In view of the foregoing, this court finds that this case is distinguishable on its facts from both Matter of Parker v Stage (43 NY2d 128, supra) and Sevrie v Sevrie (supra) and that the petitioner under the circumstances did not voluntarily and without good cause leave her parent’s home and is not emancipated from her parents. Further this court does not find that the facts of this case are such as would justify the court’s use of its discretionary power under section 415 of the Family Court Act to excuse the respondents from their support obligation.

The court also finds that it would not be practical under the circumstances for the petitioner to reside with the respondent. The respondent currently lives in Gansevoort, New York, some 30 miles north of the City of Troy, where the petitioner attends college. To require the petitioner to move to her father’s home would severely cripple the petitioner’s efforts to attain a college degree. This the court feels would clearly not be in the best interest of the child.

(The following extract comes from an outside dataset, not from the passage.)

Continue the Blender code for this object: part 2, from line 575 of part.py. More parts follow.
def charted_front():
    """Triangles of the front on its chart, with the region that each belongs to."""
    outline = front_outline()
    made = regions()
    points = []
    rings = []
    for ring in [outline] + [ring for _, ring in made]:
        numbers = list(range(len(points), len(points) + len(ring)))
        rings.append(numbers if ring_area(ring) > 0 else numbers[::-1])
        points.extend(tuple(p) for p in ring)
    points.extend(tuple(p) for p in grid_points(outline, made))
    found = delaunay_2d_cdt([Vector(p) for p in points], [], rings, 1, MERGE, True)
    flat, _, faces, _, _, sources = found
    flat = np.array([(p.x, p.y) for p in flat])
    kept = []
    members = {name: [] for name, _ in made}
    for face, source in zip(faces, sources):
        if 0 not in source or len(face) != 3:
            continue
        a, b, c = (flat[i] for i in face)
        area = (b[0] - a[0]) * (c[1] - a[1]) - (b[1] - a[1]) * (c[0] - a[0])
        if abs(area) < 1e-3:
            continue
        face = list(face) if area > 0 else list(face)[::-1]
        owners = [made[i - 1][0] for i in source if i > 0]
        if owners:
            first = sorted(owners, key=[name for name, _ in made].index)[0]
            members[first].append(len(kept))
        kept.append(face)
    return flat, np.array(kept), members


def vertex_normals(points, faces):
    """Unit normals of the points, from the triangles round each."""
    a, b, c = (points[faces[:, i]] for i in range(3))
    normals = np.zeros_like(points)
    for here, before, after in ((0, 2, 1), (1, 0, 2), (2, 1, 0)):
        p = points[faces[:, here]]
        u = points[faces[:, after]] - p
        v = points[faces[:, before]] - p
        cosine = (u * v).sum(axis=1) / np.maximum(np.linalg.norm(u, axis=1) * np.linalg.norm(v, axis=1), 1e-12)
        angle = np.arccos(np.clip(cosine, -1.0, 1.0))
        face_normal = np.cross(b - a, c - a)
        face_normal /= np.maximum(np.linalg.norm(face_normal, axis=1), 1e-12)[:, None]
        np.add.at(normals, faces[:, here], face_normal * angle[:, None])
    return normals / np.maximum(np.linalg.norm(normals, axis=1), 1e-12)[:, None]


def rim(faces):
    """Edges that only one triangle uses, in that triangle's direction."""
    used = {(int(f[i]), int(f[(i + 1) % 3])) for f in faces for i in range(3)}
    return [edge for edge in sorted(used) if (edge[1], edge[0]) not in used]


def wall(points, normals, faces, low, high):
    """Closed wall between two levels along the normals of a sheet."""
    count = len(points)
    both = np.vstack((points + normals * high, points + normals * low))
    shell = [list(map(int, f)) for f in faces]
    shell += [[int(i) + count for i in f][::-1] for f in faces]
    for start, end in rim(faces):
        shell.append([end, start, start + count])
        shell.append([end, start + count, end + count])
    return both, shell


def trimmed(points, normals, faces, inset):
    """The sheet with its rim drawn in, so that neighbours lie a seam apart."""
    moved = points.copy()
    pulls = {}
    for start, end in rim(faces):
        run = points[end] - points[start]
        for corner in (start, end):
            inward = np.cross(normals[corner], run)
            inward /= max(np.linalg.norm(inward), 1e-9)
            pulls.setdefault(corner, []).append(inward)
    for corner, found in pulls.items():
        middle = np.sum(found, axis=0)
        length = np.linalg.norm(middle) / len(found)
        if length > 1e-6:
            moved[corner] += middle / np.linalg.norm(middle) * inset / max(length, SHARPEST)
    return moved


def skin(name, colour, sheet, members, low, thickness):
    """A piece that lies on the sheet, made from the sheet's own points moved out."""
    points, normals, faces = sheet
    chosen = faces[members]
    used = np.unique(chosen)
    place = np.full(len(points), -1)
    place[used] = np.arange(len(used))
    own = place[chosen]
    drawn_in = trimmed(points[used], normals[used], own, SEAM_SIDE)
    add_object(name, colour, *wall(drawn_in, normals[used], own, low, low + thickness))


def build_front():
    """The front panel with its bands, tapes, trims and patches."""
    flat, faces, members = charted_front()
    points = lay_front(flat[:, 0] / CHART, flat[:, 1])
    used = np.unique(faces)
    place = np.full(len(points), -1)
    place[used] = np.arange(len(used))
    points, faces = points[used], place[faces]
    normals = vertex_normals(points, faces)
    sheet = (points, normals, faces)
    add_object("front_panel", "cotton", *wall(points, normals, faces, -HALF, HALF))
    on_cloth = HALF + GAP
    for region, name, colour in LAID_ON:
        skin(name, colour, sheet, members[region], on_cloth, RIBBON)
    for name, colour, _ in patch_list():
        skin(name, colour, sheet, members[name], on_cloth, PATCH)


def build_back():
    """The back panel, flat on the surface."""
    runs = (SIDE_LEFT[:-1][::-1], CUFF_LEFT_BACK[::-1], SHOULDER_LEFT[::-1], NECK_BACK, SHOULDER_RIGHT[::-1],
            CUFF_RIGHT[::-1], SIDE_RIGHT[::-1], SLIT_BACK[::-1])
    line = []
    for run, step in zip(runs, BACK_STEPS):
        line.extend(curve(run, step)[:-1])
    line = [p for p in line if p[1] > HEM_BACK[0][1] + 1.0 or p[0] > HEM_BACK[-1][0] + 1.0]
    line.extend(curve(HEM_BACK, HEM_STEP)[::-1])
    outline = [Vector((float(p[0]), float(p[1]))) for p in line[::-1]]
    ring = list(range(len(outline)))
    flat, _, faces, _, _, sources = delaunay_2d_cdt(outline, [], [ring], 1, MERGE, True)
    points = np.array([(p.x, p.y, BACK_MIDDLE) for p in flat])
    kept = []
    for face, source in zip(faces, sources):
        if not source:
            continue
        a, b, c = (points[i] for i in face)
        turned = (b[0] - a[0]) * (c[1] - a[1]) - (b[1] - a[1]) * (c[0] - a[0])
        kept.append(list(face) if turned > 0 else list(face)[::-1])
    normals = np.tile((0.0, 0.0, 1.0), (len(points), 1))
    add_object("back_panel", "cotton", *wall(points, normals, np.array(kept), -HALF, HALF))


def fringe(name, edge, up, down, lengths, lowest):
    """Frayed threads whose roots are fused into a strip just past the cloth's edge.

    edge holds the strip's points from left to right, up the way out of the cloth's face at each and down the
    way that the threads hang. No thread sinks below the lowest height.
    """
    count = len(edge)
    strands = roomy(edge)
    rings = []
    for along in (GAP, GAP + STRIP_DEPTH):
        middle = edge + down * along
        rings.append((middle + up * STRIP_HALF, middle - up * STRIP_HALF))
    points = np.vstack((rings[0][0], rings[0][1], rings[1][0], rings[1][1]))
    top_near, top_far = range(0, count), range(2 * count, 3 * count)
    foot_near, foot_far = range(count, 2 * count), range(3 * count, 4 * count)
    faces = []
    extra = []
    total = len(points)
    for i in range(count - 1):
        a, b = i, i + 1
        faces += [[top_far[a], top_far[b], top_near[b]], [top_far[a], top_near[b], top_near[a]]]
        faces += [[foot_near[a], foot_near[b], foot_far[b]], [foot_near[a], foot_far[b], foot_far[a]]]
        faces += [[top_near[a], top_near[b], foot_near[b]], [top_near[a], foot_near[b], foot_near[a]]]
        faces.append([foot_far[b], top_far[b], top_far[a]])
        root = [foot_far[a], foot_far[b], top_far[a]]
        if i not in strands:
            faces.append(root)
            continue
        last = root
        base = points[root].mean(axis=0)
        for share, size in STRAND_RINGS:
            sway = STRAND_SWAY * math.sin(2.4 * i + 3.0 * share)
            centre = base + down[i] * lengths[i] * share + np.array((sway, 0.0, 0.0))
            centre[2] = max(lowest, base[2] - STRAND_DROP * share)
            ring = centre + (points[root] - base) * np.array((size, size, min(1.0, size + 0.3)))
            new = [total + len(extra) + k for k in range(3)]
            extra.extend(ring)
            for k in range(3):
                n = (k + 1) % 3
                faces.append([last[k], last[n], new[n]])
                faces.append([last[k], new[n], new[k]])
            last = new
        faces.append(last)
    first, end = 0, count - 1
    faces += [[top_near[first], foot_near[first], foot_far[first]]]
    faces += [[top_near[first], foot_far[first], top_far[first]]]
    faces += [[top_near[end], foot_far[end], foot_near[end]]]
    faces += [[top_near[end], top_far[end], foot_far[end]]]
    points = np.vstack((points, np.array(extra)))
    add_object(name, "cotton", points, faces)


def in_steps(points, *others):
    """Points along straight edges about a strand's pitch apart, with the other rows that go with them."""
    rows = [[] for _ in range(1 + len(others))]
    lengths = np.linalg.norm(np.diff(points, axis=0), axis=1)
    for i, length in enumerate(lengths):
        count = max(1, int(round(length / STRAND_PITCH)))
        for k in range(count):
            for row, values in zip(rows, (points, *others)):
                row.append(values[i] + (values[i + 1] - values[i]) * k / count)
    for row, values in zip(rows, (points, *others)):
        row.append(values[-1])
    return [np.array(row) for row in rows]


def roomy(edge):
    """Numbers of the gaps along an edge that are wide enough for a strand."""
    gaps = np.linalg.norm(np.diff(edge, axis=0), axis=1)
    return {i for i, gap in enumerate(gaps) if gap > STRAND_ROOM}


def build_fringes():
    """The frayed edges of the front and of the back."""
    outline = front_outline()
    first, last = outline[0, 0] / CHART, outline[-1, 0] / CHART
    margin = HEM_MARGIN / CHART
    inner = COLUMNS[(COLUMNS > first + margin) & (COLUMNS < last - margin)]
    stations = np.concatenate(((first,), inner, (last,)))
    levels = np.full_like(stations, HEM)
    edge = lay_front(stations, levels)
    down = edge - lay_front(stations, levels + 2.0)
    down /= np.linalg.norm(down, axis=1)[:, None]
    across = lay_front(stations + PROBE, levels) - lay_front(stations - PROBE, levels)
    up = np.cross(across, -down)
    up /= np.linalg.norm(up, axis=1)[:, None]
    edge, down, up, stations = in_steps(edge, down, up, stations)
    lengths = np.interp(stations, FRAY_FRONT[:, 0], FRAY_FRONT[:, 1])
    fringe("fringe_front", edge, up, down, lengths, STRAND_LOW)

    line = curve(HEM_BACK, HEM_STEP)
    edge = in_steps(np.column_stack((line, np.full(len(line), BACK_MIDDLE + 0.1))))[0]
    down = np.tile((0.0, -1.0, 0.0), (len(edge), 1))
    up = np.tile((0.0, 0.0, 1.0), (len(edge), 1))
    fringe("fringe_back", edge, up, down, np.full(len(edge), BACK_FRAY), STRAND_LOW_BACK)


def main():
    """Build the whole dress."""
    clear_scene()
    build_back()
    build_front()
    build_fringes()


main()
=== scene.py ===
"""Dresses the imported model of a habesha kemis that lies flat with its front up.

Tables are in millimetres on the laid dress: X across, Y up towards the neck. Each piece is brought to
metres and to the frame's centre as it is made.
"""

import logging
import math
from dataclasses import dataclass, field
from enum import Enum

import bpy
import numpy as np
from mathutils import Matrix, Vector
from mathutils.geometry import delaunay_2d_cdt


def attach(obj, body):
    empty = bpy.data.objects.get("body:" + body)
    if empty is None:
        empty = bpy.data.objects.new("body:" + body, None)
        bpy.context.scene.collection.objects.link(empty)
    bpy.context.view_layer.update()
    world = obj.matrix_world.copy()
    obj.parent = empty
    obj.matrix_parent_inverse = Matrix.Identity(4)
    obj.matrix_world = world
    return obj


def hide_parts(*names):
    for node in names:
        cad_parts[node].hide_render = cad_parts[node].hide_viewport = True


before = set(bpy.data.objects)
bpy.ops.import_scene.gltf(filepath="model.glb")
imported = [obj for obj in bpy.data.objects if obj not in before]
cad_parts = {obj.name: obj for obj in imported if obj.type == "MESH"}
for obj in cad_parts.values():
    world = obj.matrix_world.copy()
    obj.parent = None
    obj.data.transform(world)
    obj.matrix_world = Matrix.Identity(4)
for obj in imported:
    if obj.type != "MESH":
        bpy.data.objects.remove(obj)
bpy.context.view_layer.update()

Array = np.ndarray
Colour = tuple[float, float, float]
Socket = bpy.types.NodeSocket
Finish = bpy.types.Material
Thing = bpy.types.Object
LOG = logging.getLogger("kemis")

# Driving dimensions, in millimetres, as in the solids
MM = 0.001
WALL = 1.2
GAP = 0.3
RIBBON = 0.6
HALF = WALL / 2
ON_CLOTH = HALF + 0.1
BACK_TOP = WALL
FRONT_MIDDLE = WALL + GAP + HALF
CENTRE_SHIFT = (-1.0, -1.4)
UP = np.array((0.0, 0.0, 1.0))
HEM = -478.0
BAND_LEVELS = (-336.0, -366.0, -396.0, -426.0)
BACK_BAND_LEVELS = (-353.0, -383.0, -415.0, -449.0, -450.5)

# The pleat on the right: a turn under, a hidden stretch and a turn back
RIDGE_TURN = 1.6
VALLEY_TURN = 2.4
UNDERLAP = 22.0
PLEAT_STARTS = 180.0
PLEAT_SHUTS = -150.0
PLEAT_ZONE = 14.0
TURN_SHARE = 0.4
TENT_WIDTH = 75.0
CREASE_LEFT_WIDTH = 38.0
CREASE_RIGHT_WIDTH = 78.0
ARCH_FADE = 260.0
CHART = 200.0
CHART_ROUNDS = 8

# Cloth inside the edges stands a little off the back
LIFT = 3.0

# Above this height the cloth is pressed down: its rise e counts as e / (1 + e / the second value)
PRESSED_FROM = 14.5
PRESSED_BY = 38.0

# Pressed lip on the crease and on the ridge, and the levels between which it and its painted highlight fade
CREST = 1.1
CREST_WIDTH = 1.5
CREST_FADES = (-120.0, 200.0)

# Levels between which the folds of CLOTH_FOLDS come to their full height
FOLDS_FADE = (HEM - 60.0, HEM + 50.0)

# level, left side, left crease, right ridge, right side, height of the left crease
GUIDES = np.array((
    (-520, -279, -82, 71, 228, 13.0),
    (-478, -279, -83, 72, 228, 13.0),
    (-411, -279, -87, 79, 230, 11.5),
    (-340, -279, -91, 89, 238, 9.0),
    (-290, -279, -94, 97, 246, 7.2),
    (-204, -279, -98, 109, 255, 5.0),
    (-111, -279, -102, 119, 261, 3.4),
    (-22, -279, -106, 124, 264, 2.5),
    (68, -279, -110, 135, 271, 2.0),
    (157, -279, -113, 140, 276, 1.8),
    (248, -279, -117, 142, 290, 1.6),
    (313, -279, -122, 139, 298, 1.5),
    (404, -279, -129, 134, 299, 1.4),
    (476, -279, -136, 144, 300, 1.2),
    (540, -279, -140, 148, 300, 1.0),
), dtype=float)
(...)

The court finds the respondents chargeable with the support of the petitioner. As to the respondent Joan K. Thompson, it is determined that she is not possessed of sufficient means to be required to pay for the support of the petitioner. The respondent William R. Thompson, shall continue to pay $25 per week for the support, education and maintenance of the petitioner as provided in the judgment of divorce dated April 20, 1973 in an action between the respondents and such payments shall be made to the Rensselaer County Support Collection Unit for remittance to the petitioner.